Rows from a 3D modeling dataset
'''

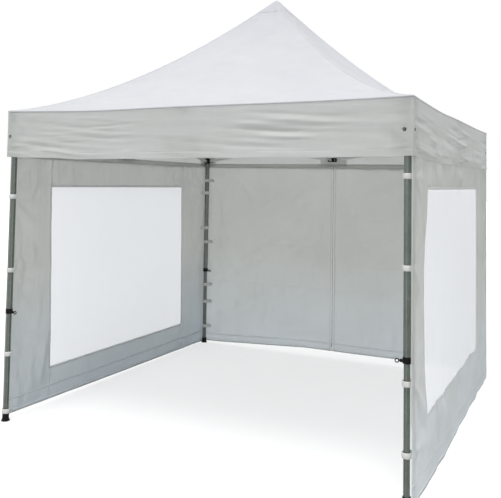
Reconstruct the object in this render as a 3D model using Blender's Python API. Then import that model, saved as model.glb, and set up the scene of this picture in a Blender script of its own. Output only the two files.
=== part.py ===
"""A 3 m by 3 m folding marquee tent, standing open at the front, with three side walls strapped on.

Metres, +Z up. The origin is the centre of the footprint on the ground, the open front faces -Y.
"""

import math

import bmesh
import bpy
from mathutils import Matrix, Vector

# Canopy
HALF = 1.500  # centre line to the outer face of the valance
EAVE_Z = 2.251  # outer edge of the roof
PEAK_Z = 3.299
VALANCE_BOTTOM_Z = 1.913
CLOTH = 0.003  # solid thickness of roof and valance
GAP = 0.0003  # touching pieces keep this distance
OVERCUT = 0.003  # a cutter runs this far past what it cuts
ROOF_LINEAR = 0.25  # share of the rise that is a straight slope, the rest curves
ROOF_POWER = 1.8  # how late the roof steepens towards the peak
ROOF_ROWS = 14
ROOF_TIP = 0.006  # the four panels stop this far from the peak

# Walls
WALL = 0.002
WALL_TOP_Z = 1.951
SIDE_HEM_Z = 0.020
BACK_HEM_Z = 0.050
ZIP_WIDTH = 0.030
ZIP_TOP_Z = 1.905
WINDOW_WIDTH = 1.970
WINDOWS = {
    "left": {"side": -1, "middle_y": -0.015, "bottom": 0.275, "top": 1.695},
    "right": {"side": 1, "middle_y": -0.115, "bottom": 0.400, "top": 1.729},
}

# Legs: hexagonal tubes, sizes across the flats
LEG = 1.459  # centre line to leg axis, on X and on Y
OUTER_AF = 0.040
OUTER_BORE = 0.037
OUTER_BOTTOM_Z = 0.7925
OUTER_TOP_Z = 2.236
INNER_AF = 0.034
INNER_BORE = 0.030
INNER_BOTTOM_Z = 0.0083
INNER_TOP_Z = 1.000
CORNERS = {
    "front_left": (-1, -1),
    "front_right": (1, -1),
    "back_left": (-1, 1),
    "back_right": (1, 1),
}

# Fittings on the legs
COLLAR_AF = 0.046
CLAMP_BOTTOM_Z = 0.768
CLAMP_TOP_Z = 0.804
CLAMP_SLIDE = 0.0008  # clamp's running clearance to the inner leg
SLIDER_BOTTOM_Z = 1.953
SLIDER_TOP_Z = 2.009
BRACKET_BOTTOM_Z = 2.165
BRACKET_HOLE_AF = 0.020  # hole through the bracket's lid
PIN_Z = 0.780
PIN_RADIUS = 0.003
PIN_BORE = 0.0035
PIN_TIP = 0.0185  # leg axis to the pin's inner end
PIN_STICK_OUT = 0.005  # from the end of the boss to the pin's eye
EYE_RADIUS = 0.0045
EYE_WIDTH = 0.005
BOSS_RADIUS = 0.009
BOSS_START = 0.0205  # the boss starts inside the clamp's wall
BOSS_REACH = 0.041  # leg axis to the end of the boss
RING_RADIUS = 0.011
RING_WIRE = 0.0018
FOOT_RADIUS = 0.0305  # clears the walls by 5 mm as the leg shortens
FOOT_EDGE_Z = 0.005  # top of the sole's straight edge
FOOT_SHOULDER = 0.0275
FOOT_SHOULDER_Z = 0.013
FOOT_NECK = 0.0235
FOOT_NECK_Z = 0.024
FOOT_TOP_Z = 0.052
FOOT_FLOOR_Z = 0.008  # floor of the leg's socket

# Scissor trusses
BAR_HEIGHT = 0.026
BAR_LAYER = 0.006  # each bar's middle lies this far to one side of the truss plane
BAR_THICK = 0.0125
LOW_LUG_HEIGHT = 0.036
HIGH_LUG_HEIGHT = 0.038
LUG_REACH = 0.062  # leg axis to the end of a lug
LUG_FLAT_START = 0.0213  # lugs start inside the collar's wall, behind a flat
LUG_EDGE_START = 0.0242  # or behind an edge
PIVOT = 0.048  # leg axis to the truss pivot
LOW_PIVOT_Z = 1.981
HIGH_PIVOT_Z = 2.200
MID_LOW_Z = 1.995
MID_HIGH_Z = 2.212
MID_BLOCK = (0.090, 0.034, 0.040)
MID_BLOCK_SHIFT = 0.004  # the middle fittings reach further into the tent than out of it
HUB_SIZE = 0.076
HUB_HEIGHT = 0.044
HUB_LOW_Z = 2.005
HUB_HIGH_Z = 2.230
HUB_PIVOT = 0.030  # centre line to a bar's end inside a middle fitting or a hub

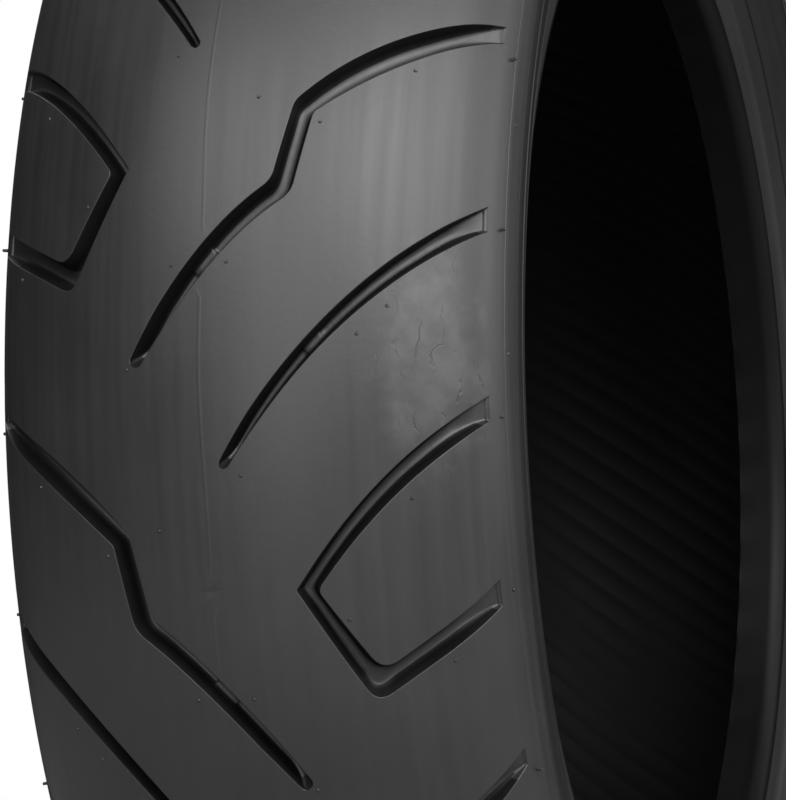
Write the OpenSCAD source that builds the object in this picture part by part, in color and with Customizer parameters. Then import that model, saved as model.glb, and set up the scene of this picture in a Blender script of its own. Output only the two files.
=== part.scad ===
// Rear cruiser motorcycle tire, bias-belted, size 180/65-16, off the rim.
// The origin is the wheel centre. +Y is the axle, towards the right side, and +Z is up.
// A section point is [distance from the centre plane, radius from the axle].

/* [Tire size] */
// Diameter over the crown of the tread
overall_d = 640; // [630:1:660]
// Section width at the widest place of the sidewalls
section_w = 180; // [176:1:184]
// Diameter of the rim's bead seats, a 16 inch rim
rim_d = 406.4; // [404:0.1:409]

/* [Outer profile] */
// Radius of the crown across the tread
crown_r = 120; // [116:1:126]
// Radius of the shoulders
shoulder_r = 48; // [45:1:50]
// Radius of the lower sidewall
lower_side_r = 75; // [70:1:80]
// Angle at which the sidewall meets the rim flange recess
flange_a = 122; // [120:1:124]
// Radius of the hollow in which the rim flange sits
flange_r = 12; // [10:1:14]
// Radius of the bead heel
heel_r = 6.5; // [5:0.5:7]
// Width of the cylindrical bead sole
sole_w = 12; // [10:0.5:13]
// Radius of the bead toe
toe_r = 1.8; // [1:0.1:2]

/* [Tread] */
// Number of times the tread pattern repeats
pitches = 7; // [7:1:8]
// Depth of the grooves
groove_depth = 7.5; // [5:0.5:7.5]
// Outer surface angle at which the grooves start to get shallower
groove_fade_a = 44; // [40:1:48]
// Thickness of the tread cap at the crown
cap_t = 10; // [9.5:0.5:11]
// Thickness of the tread base
base_t = 2; // [1.5:0.5:2.5]
// Outer surface angle at which the tread cap ends
cap_edge_a = 71; // [69:1:73]
// Outer surface angle at which the tread wing ends
wing_edge_a = 78; // [76:1:80]

/* [Casing] */
// Thickness of one belt
belt_t = 1; // [0.8:0.1:1.2]
// Thickness of one casing ply
ply_t = 0.9; // [0.8:0.1:1]
// Thickness of the inner liner
liner_t = 1.5; // [1:0.1:1.6]
// Thickness of the chafer fabric
chafer_t = 0.6; // [0.5:0.1:0.7]
// Half width of the casing line at its widest place
casing_half_w = 85.5; // [85:0.1:86]
// Radius of the casing line over the shoulder
casing_shoulder_r = 38; // [37:0.5:39]
// Radius of the casing line above the bead
casing_lower_r = 16; // [15:0.5:17]

/* [Bead] */
// Distance of the wire bundle from the centre plane
bundle_w = 65; // [64.5:0.1:65.5]
// Height of the bundle centre above the bead seat
bundle_h = 9.8; // [9.5:0.1:10]
// Radius of the wrapped bundle
bundle_r = 5.6; // [5.4:0.1:5.8]
// Diameter of one bead wire
wire_d = 1.3; // [1.1:0.1:1.4]
// Wires in each row, and rows
wire_rows = 4; // [3:1:4]

/* [Hidden] */
$fn = 96;

crown_top = overall_d / 2;
seat_r = rim_d / 2;
half_w = section_w / 2;
crown_c = [0, crown_top - crown_r];
wire_gap = 0.1;
wire_pitch = wire_d + wire_gap;
side_turn_a = 100;
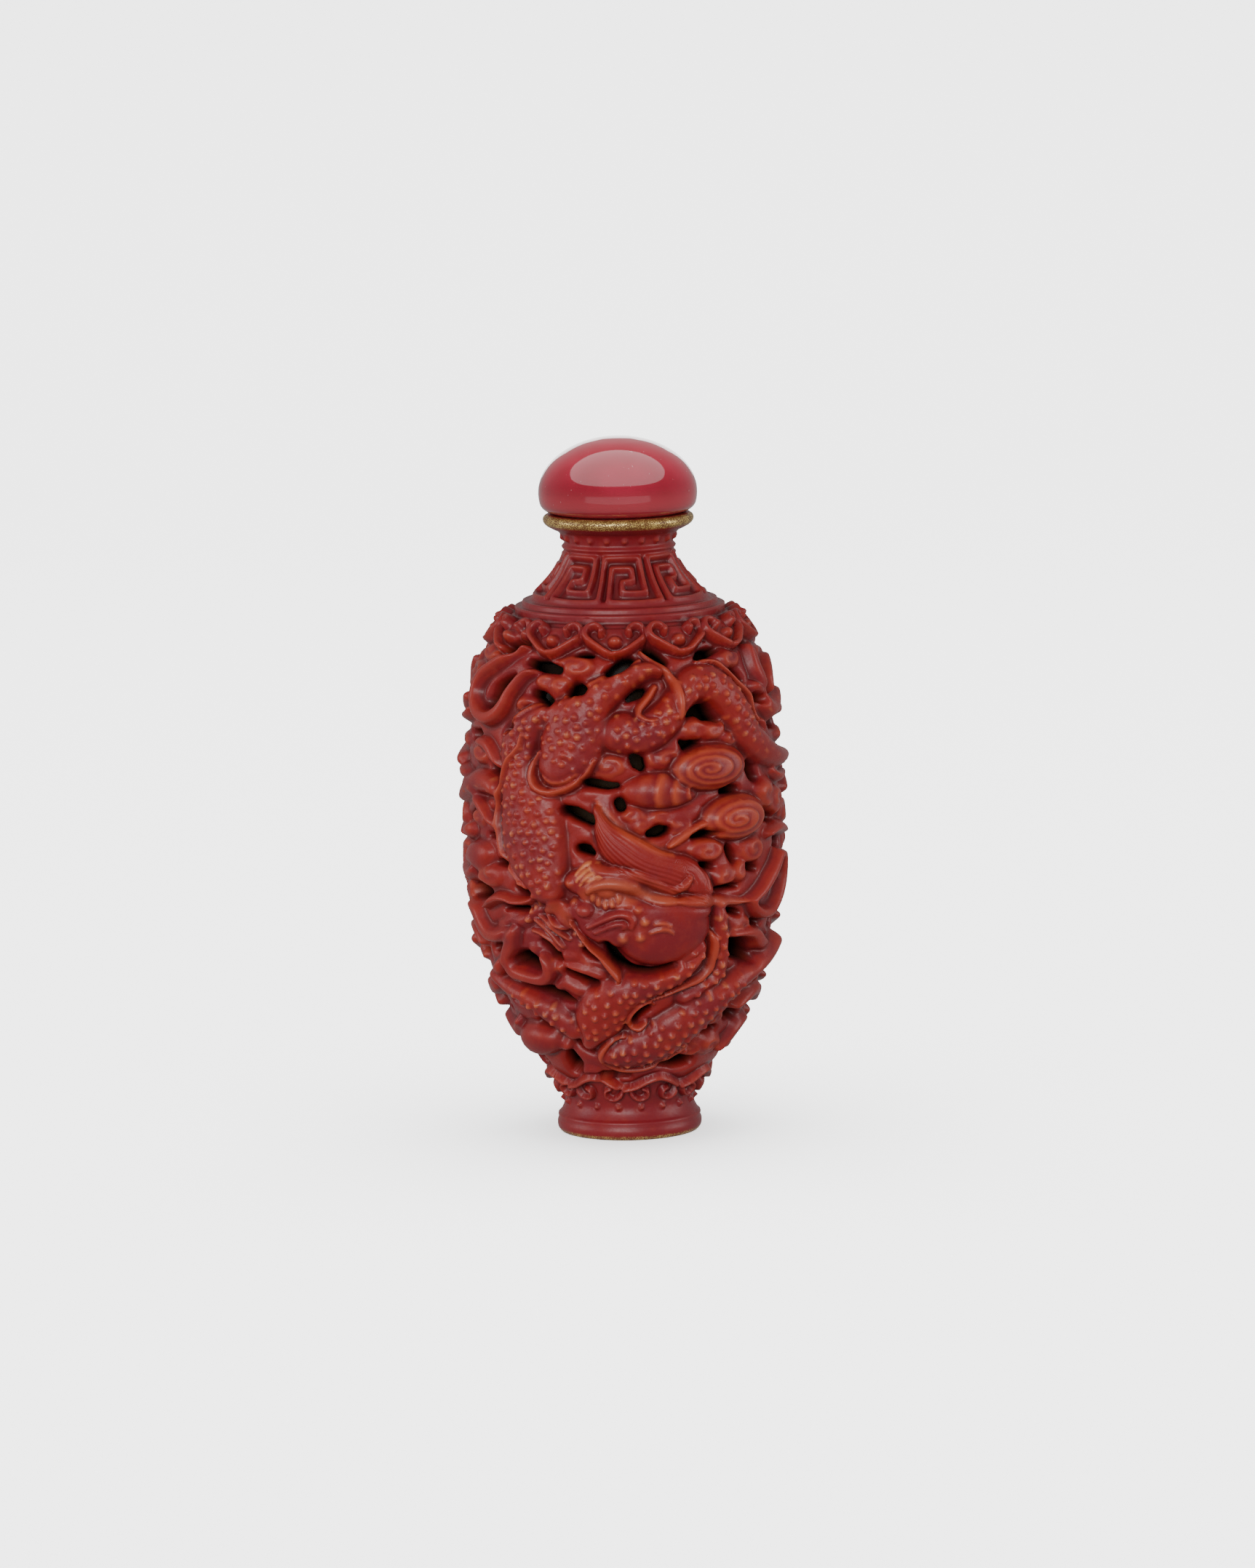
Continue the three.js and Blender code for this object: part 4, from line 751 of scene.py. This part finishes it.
def slotCutters():                               # one bar with rounded ends through the wall for each opening
    bm = bmesh.new()
    depth = -(wall["ground"] + wall["skin"] + wall["gap"] / 2)
    caps = [(1, 0.12), (0.9, 0.44), (0.7, 0.72), (0.4, 0.92)]    # how far past the end, and how wide, in half widths
    for turn in (0, wall["share"]):
        for path in openings["strokes"]:
            sweep = Sweep([(a, h, half * openings["wide"]) for a, h, half in path])
            pick = np.linspace(0, len(sweep.angle) - 1, max(4, int(sweep.run[-1] / 0.6))).astype(int)
            angle, height, half = sweep.angle[pick], sweep.height[pick], sweep.half[pick]
            middle, centre = angle.mean(), lengthAt(height.mean())
            x, y = np.radians(angle - middle) * radiusAt(height), lengthAt(height) - centre
            ahead, aside = np.gradient(x), np.gradient(y)
            size = np.hypot(ahead, aside)
            ahead, aside = ahead / size, aside / size
            columns = [(0, -reach, width) for reach, width in caps] + [(k, 0, 1) for k in range(len(pick))]
            columns += [(len(pick) - 1, reach, width) for reach, width in caps[::-1]]
            made = bmesh.ops.create_grid(bm, x_segments=len(columns) - 1, y_segments=2, size=1)["verts"]
            spots = {}
            for vert in made:
                k, reach, width = columns[round((vert.co.x + 1) / 2 * (len(columns) - 1))]
                across = vert.co.y * half[k] * width
                flatX = x[k] + ahead[k] * reach * half[k] - aside[k] * across
                flatY = y[k] + aside[k] * reach * half[k] + ahead[k] * across
                up = float(heightAt(centre + flatY))
                spots[vert.co.x, vert.co.y] = (middle + turn + degrees(flatX / float(radiusAt(up))), up)
            faces = list({face for vert in made for face in vert.link_faces})
            raised = bmesh.ops.extrude_face_region(bm, geom=faces)["geom"]
            for verts, out in ((made, depth), ([v for v in raised if isinstance(v, bmesh.types.BMVert)], 4.0)):
                for vert in verts:
                    vert.co = onWall(*spots[vert.co.x, vert.co.y], out)
    return finished(bm, "slots")


bottleShape = {
    "steps": 720, "triangles": 190000,
    "underside": [(0, 1.3), (4.6, 1.3), (5.4, 1.1), (5.85, 0.45), (6.2, 0.05), (6.6, 0), (7.4, 0)],
    "mouth": [(7.7, 71.3), (5.6, 71.3), (3.9, 71.25), (3.35, 71.0), (3.2, 70.4), (3.2, 61), (3.6, 60.4), (5.2, 59.2),
              (7.4, 57.4), (9.2, 54.6), (10.2, 50), (10.9, 42), (10.8, 34), (9.9, 25), (7.6, 16), (5.2, 11), (4, 7.4),
              (2.6, 5.2), (0, 4.6)],
    "gapRows": [9.4, 11, 14, 18, 23, 29, 36, 43, 49, 53, 55.4, 56.4],
}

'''

Aim of the task - Set down verbatim only the lines between the start of the data above and the line with "ROOF_TIP = 0.006", both boundaries included.

Exercise response -
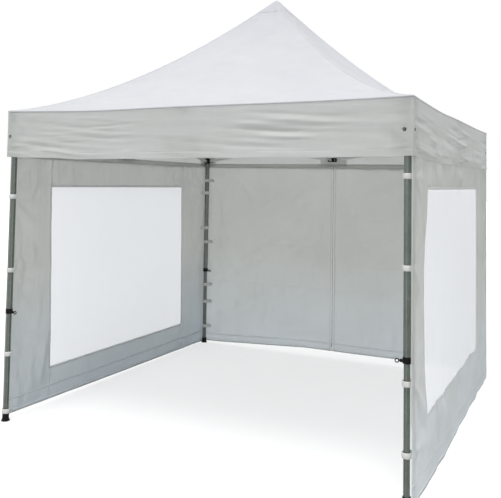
Reconstruct the object in this render as a 3D model using Blender's Python API. Then import that model, saved as model.glb, and set up the scene of this picture in a Blender script of its own. Output only the two files.
=== part.py ===
"""A 3 m by 3 m folding marquee tent, standing open at the front, with three side walls strapped on.

Metres, +Z up. The origin is the centre of the footprint on the ground, the open front faces -Y.
"""

import math

import bmesh
import bpy
from mathutils import Matrix, Vector

# Canopy
HALF = 1.500  # centre line to the outer face of the valance
EAVE_Z = 2.251  # outer edge of the roof
PEAK_Z = 3.299
VALANCE_BOTTOM_Z = 1.913
CLOTH = 0.003  # solid thickness of roof and valance
GAP = 0.0003  # touching pieces keep this distance
OVERCUT = 0.003  # a cutter runs this far past what it cuts
ROOF_LINEAR = 0.25  # share of the rise that is a straight slope, the rest curves
ROOF_POWER = 1.8  # how late the roof steepens towards the peak
ROOF_ROWS = 14
ROOF_TIP = 0.006  # the four panels stop this far from the peak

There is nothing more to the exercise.